### [Task statement]
Check each line of the data for "joints" and select those that have it.

### [Given material]
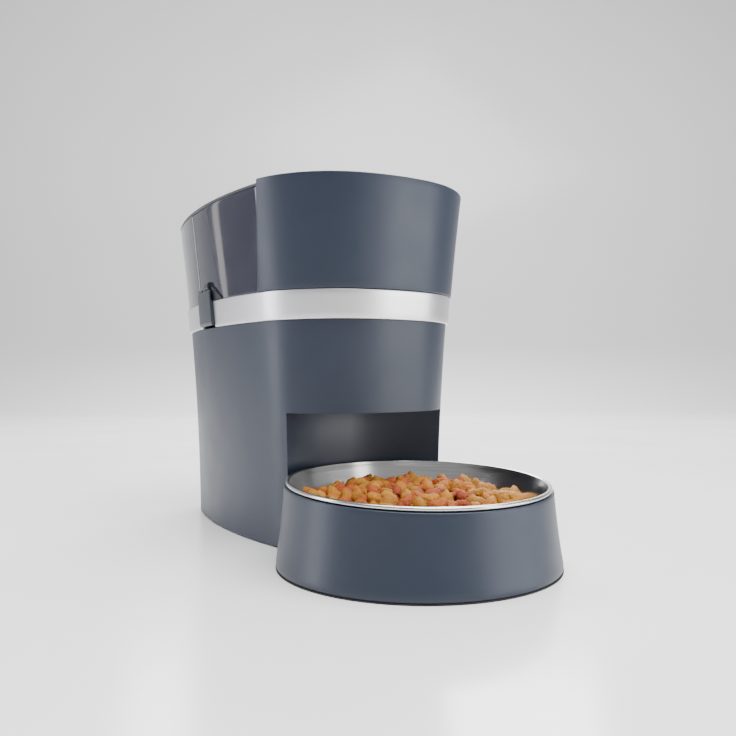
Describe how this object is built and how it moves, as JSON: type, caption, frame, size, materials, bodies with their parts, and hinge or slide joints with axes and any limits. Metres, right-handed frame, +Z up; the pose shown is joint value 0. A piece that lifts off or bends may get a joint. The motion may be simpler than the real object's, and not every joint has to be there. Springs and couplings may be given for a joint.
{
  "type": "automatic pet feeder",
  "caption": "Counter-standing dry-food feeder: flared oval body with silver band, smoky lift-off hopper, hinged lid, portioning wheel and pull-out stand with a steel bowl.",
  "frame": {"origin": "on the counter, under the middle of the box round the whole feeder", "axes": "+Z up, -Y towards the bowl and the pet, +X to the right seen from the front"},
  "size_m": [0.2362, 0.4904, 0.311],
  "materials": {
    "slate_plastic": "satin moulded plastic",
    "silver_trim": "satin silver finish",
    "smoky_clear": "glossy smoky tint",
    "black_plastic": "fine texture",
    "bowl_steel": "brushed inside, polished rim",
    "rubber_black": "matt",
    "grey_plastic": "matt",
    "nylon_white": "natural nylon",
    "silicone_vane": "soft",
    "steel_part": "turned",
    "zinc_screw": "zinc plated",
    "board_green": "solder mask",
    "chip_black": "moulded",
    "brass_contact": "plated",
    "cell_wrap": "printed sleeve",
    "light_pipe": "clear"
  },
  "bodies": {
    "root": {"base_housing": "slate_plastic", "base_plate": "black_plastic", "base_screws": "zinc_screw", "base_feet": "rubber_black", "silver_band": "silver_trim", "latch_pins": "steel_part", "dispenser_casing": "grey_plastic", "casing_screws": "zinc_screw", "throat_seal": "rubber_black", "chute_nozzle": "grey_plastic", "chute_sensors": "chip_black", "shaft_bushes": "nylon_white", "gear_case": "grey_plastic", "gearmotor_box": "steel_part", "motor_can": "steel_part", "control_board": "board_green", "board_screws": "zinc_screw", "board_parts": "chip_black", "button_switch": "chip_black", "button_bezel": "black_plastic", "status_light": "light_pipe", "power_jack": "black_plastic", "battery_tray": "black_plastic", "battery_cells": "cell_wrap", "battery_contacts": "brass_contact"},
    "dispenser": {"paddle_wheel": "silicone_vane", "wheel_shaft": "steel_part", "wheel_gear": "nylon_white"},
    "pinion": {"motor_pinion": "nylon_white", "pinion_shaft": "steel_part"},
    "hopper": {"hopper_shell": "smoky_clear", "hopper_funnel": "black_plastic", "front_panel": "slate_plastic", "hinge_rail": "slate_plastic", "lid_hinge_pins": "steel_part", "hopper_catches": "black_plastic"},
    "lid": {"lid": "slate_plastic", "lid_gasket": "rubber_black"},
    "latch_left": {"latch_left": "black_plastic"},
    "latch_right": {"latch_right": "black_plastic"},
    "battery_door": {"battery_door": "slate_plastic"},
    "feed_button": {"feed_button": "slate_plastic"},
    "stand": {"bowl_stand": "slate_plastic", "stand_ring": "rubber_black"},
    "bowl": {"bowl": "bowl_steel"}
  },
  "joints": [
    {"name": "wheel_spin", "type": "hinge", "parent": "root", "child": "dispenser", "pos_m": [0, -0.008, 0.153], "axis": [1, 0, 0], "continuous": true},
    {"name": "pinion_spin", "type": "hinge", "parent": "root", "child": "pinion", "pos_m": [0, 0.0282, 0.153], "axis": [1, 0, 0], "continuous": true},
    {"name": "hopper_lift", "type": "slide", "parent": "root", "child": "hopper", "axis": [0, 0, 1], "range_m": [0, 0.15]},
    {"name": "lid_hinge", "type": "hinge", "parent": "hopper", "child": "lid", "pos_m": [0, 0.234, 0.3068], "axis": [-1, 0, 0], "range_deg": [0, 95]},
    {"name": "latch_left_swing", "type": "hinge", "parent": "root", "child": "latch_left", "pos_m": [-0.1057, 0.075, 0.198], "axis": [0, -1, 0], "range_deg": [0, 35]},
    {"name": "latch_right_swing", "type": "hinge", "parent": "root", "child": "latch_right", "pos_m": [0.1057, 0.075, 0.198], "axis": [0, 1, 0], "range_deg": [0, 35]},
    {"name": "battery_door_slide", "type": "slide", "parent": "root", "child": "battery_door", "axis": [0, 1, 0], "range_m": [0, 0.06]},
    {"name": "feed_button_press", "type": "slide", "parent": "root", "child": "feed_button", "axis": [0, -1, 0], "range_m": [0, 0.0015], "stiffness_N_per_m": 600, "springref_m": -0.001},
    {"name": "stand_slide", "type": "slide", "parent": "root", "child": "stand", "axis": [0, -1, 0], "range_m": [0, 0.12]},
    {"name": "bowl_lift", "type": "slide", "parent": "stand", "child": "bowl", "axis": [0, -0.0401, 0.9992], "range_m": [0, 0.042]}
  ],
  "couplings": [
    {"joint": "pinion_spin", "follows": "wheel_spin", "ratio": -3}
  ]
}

### [Complete output]
Describe how this object is built and how it moves, as JSON: type, caption, frame, size, materials, bodies with their parts, and hinge or slide joints with axes and any limits. Metres, right-handed frame, +Z up; the pose shown is joint value 0. A piece that lifts off or bends may get a joint. The motion may be simpler than the real object's, and not every joint has to be there. Springs and couplings may be given for a joint.
  "joints": [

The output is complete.